Well the joke was on us. When we finally got our hands on the paper, we quickly realized that Einstein had put his finger on the essence of the problem and had delineated when it has a solution,
before
the invention of the modern quantum theory. Moreover, Einstein wrote with great lucidity about the subject, so that it seemed as if he were speaking directly to us, a century later. There was nothing dated or quaint about the analysis. For the first time in a long while, I found myself thinking, “Wow, this man really was a genius.”

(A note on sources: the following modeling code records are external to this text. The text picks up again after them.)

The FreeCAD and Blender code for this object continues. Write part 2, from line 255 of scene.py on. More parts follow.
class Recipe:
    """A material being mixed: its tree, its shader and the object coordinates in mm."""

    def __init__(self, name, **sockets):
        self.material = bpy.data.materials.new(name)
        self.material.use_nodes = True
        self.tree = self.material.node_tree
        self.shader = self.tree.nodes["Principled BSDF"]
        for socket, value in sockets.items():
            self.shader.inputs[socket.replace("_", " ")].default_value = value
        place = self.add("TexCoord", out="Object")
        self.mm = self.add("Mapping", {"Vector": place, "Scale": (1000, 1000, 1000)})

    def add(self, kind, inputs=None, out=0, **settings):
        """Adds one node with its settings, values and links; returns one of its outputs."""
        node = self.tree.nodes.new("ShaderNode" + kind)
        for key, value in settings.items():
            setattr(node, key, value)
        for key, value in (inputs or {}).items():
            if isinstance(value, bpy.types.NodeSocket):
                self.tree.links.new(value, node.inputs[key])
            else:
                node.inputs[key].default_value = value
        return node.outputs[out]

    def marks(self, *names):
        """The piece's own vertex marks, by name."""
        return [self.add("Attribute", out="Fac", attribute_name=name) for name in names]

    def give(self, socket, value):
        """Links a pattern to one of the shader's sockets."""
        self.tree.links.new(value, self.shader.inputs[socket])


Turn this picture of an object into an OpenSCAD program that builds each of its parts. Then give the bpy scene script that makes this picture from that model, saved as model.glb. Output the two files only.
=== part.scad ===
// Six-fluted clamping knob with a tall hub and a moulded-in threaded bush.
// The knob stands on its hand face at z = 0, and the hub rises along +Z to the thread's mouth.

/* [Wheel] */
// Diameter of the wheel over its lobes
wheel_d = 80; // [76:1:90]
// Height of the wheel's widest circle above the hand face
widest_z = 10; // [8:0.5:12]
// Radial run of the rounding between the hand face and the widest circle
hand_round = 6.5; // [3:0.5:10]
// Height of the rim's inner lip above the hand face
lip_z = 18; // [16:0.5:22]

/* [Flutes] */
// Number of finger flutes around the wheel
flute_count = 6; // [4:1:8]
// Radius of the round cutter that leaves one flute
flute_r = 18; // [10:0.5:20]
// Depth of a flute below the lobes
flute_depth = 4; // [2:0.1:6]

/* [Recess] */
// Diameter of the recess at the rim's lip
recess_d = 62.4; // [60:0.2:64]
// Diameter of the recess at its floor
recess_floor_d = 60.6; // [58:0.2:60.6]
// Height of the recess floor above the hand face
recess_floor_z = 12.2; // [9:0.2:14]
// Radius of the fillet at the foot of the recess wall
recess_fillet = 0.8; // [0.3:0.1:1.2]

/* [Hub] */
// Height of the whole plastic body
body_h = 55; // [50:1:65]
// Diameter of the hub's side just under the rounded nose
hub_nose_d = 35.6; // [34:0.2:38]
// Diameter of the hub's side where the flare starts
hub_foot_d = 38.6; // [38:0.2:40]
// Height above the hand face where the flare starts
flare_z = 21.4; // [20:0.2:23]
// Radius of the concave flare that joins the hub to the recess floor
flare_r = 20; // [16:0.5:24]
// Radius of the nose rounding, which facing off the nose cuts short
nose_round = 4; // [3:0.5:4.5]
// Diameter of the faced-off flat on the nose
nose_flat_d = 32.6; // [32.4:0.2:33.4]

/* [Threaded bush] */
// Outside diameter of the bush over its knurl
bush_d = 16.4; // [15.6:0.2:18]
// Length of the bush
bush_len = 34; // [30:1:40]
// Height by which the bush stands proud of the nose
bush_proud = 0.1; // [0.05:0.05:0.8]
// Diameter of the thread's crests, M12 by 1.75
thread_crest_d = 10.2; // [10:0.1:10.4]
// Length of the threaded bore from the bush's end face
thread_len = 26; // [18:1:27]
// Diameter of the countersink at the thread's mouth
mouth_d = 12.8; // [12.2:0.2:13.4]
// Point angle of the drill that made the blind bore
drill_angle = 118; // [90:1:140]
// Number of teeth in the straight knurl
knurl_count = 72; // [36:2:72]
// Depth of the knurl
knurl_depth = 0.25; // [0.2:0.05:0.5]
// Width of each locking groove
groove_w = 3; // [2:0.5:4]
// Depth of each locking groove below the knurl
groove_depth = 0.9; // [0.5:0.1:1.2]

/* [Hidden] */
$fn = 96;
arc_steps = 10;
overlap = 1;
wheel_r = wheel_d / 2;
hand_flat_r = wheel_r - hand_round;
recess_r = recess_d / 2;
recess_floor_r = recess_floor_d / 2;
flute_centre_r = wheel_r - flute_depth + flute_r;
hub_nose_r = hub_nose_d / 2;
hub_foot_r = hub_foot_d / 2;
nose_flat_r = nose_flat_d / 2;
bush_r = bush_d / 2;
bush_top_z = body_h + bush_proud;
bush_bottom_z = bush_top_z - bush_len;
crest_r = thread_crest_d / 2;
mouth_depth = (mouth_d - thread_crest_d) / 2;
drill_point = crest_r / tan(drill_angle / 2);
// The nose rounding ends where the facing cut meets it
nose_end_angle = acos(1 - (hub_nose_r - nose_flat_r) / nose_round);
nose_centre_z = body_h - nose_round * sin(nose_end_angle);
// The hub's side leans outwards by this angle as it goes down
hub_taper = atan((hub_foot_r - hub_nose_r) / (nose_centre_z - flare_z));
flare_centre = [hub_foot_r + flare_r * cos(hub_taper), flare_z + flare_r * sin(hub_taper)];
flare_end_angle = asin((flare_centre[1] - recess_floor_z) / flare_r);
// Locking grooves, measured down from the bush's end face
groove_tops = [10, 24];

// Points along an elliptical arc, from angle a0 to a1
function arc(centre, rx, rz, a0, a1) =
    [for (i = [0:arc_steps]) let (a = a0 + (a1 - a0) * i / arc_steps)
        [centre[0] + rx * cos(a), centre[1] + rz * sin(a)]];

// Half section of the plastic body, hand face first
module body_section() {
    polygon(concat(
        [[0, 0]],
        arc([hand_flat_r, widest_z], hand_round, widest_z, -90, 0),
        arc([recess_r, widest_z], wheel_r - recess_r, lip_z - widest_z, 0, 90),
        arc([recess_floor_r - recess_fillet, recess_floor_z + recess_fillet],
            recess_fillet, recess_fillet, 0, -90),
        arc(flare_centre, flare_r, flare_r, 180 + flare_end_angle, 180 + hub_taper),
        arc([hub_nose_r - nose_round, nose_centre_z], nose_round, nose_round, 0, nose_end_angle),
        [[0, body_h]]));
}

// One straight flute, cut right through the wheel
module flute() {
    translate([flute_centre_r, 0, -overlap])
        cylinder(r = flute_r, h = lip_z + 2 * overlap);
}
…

This experience piqued my interest in the actual history of Einstein and quantum theory, and as I delved into the subject I came to a stunning realization. It was Einstein who had introduced almost all the revolutionary ideas underlying quantum theory, and who saw first what these ideas meant. His ultimate rejection of quantum theory was akin to Dr. Frankenstein's shunning of the monster he had originally created for the betterment of mankind. Had Einstein not done so, in all likelihood
he
would be seen as the father of the modern theory.

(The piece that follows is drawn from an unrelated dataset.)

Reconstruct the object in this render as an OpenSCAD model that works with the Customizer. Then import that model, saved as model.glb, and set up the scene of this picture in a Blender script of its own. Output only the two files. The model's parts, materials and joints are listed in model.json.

This is not a view that one could extract from any of the popular biographies of Einstein, where the focus is always on his development of relativity theory. Nonetheless, I discovered to my surprise that, for much of Einstein's scientifically productive career, he was obsessed with solving the problems of quantum theory, not relativity theory. He commented to his friend the Nobel laureate Otto Stern, “
I have thought a hundred times
as much about the quantum problems as I have about Relativity Theory.”
It is crucial to understand that while relativity theory is an important part of modern physics, for most of us quantum mechanics
is
the theory of everything. Quantum mechanics explains the periodic table of the elements, the nuclear reactions that power the sun, and the greenhouse effect that leads to global warming. The quantum theory of radiation and electrical conduction underlies all of modern information technology. Moreover, quantum mechanics has already subsumed part of relativity theory (the “special theory”). The goal of modern string theorists and their well-publicized “theory of everything” is to have quantum mechanics gobble up all of general relativity as well. Since quantum mechanics is the big kahuna, it behooves us to
appreciate the role of Einstein in the “other” revolution of twentieth-century physics, the quantum one.